Lantz recalled one particular hallucination occurrence with their adoptive son where he said he witnessed their son claim to see his third grade teacher from Minnesota on their driveway in Washington and he claimed she was flying around.
He said he tried to help his son deal with this hallucination the best he could.
“I found out where she was standing and I went over and stood by her, or the hallucination, and I said, ‘I don’t see anything, there’s nothing here,’ and the hallucination flew up behind the building and into the clouds,” said Lantz.
Lantz said having fostered several times before, he and Whitefeather took courses for handling children coming out of traumatic situations, but they began to realize that they were not equipped to handle something this severe.

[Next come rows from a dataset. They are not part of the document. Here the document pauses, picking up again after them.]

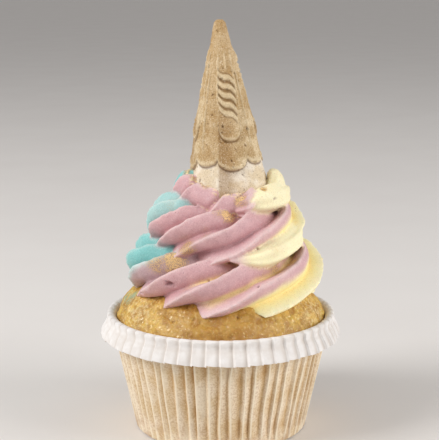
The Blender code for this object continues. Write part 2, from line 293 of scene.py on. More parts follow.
case_outline = [(22.0, 0.17), (23.6, 0.17), (24.6, 0.2), (25.0, 0.4), (25.15, 1.0)]
case_outline += [(24.95 + 0.217 * z, z) for z in np.linspace(2.2, 29.0, 22)]
case_outline += [(31.15, 29.9), (30.9, 30.8), (30.7, 31.6), (30.6, 32.4)]
case_outline += [(30.7, 33.1), (31.05, 33.7), (31.55, 34.1)]
first_collar_ring = len(case_outline)
case_outline += [(32.1, 34.3), (32.65, 34.2), (33.05, 33.85), (33.2, 33.3), (33.1, 32.6), (33.1, 32.0)]
case_outline += [(33.35, 31.3), (33.8, 30.6), (34.25, 29.8), (34.6, 29.0), (34.85, 28.4), (35.0, 27.75)]
paper_case = grow_rings("pleated_paper_case", PLEATS * len(PLEAT_PHASES), case_outline)
print("case rings:", len(case_outline))


# %% Press the pleats
def waver(pleat, height, apart, along, seed):
    """Noise from -1 to 1 that differs from pleat to pleat and changes slowly down the wall."""
    pairs = zip(pleat.tolist(), height.tolist())
    return np.array([noise.noise(Vector((number * apart, h * along, seed))) for number, h in pairs])


def press_pleats(item):
    columns = PLEATS * len(PLEAT_PHASES)
    radius, azimuth, height = to_polar(places_of(item))
    column = np.round((azimuth % 360.0) / 360.0 * columns).astype(int) % columns
    ring = np.arange(len(radius)) // columns
    pleat = column // len(PLEAT_PHASES)
    phase_index = column % len(PLEAT_PHASES)
    phase = PLEAT_PHASES[phase_index]
    on_collar = ring >= first_collar_ring
    wander = np.array([chance.uniform(-0.2, 0.2) for _ in range(PLEATS + 1)])
    depths = np.array([chance.uniform(0.65, 1.3) for _ in range(PLEATS)])
    wander[PLEATS] = wander[0]
    loose = 1.0 - ease(22.0, 33.0, height)
    loose[on_collar] = 0.06
    drift = 0.2 * waver(pleat, height, 5.31, 0.07, 2.0)
    drift_next = 0.2 * waver((pleat + 1) % PLEATS, height, 5.31, 0.07, 2.0)
    here = pleat + (wander[pleat] + drift) * loose
    after = pleat + 1 + (wander[pleat + 1] + drift_next) * loose
    turned_to = (here + (after - here) * phase) * 360.0 / PLEATS
    fall = PLEAT_FALL[phase_index]
    fade = 0.35 * waver(pleat, height, 3.7, 0.045, 9.0)
    depth = 0.8 * (depths[pleat] + fade * loose) * ease(-1.0, 7.0, height)
    depth[height < 0.18] = 0.25
    collar_back = (1.0 - phase) / (1.0 - COLLAR_FOLD_AT)
    collar_fall = np.where(phase < COLLAR_FOLD_AT, phase / COLLAR_FOLD_AT, collar_back)
    collar_depth = (0.62 + 0.14 * np.sin(pleat * 2.4)) * (0.3 + 0.7 * ease(34.0, 32.6, height))
    sag = 0.34 * (phase - 0.5) + 0.16 * np.sin(np.pi * phase) + 0.1 * np.sin(pleat * 1.9 + 0.4)
    hem = ease(31.0, 27.8, height) * on_collar
    rim = ease(33.6, 34.6, height)
    brim = ease(29.5, 33.0, height)
    radius = radius - np.where(on_collar, collar_depth * collar_fall, depth * fall * (1.0 - 0.75 * brim))
    radius = radius + np.where(on_collar, hem * 0.15 * np.sin(turned_to * 0.12), 0.0)
    height = height - hem * sag - 0.25 * rim * fall
    flat = ring == 0
    turned_to = np.where(flat, azimuth, turned_to)
    radius = np.where(flat, case_outline[0][0], radius)
    put_places(item, from_polar(radius, turned_to, np.maximum(height, PAPER)))
    soaked = np.where(on_collar, 0.0, 1.0 - ease(28.0, 31.0, height))
    give_attribute(item, "soaked", soaked)
    wall_fall = fall * np.clip(depth / 1.1, 0.2, 1.2) * (1.0 - brim)
    give_attribute(item, "valley", np.where(on_collar, collar_fall * 0.4, wall_fall))
    print("pleat depth in mm from", round(float(depth.min()), 2), "to", round(float(depth.max()), 2))


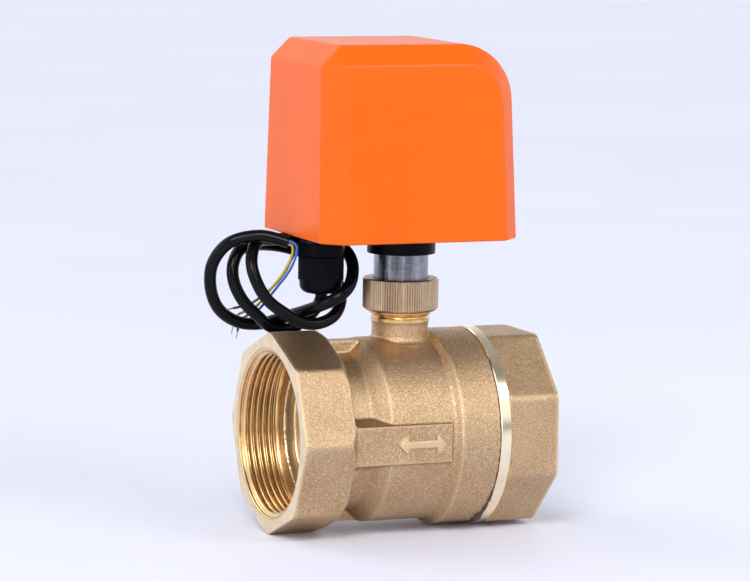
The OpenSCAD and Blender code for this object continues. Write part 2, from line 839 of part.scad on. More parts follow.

He said he was primarily the one helping their son with his therapy.
Lantz said these mental episodes continued into 2021 with sometimes being a non-stop all-day occurrence.
“Based on my experience before with him when he would just stand there and watch something in the air that he’s having a hallucination, I’d confront him and sometimes he would deny it and sometimes he would say, ‘don’t you see that,”
Prior to Lantz taking the stand Thursday morning, the court also brought in Whitefeather’s two brothers to testify, Mark and Aaron Hughes. Both were asked similar questions.
Both denied Whitefeather being racist to any degree. In fact, both brothers said they come from an interracial family.
However, both said there was some tension when the children were adopted right from the start as they were concerned Whitefeather was too advanced in age to be raising five children. They also said the children’s behavior was somewhat odd whenever they came to visit.
Aaron Hughes said all of the children would turn to the oldest girl when he asked them questions individually.
“It was a little awkward, a little odd, but one-to-one it wasn’t so bad, it was more them as a group that things kind of got awkward,” Hughes said.
Mark Hughes agreed, the children’s behavior was odd and disconnected.
“They were evasive, they didn’t talk to each other, they didn’t engage with me much, and they spent an enormous amount of time just staring into space,” he said.
Aaron Hughes said he got them a basketball, a soccer ball and a board game for Christmas one year and he realized all of his gifts were failures as they went awry in some way.
“I have a basketball court that’s a covered area and within a couple of minutes they were fighting, one of them wanted to kick the basketball, the other wanted to dribble the basketball, another just wanted to shoot it outside, so then mom had to come and be referee and say ‘you stand over there, you stand over there, you stand over there,” Aaron recalled.
Mark Hughes had gone to visit the family when they eventually moved to their home on 225 Cheyanne Lane in Sissonville where the couple was arrested in October 2023.
He said the shed where the two oldest children were found locked up within appeared to him that no kids were actually living in the shed, just staying there.
He said Whitefeather’s room was the only room that had a mattress in it because they were in the process of moving to Beckley.
During the state’s cross-examination with Mark Hughes, assistant prosecuting attorney Madison Tuck asked him if it was appropriate that the children had to sleep on a concrete floor. That’s one the things prior surveillance camera footage showed the children doing right before they were found by police.
Thursday afternoon’s portion of the trial was expected to have Lantz back on the stand as well as a doctor.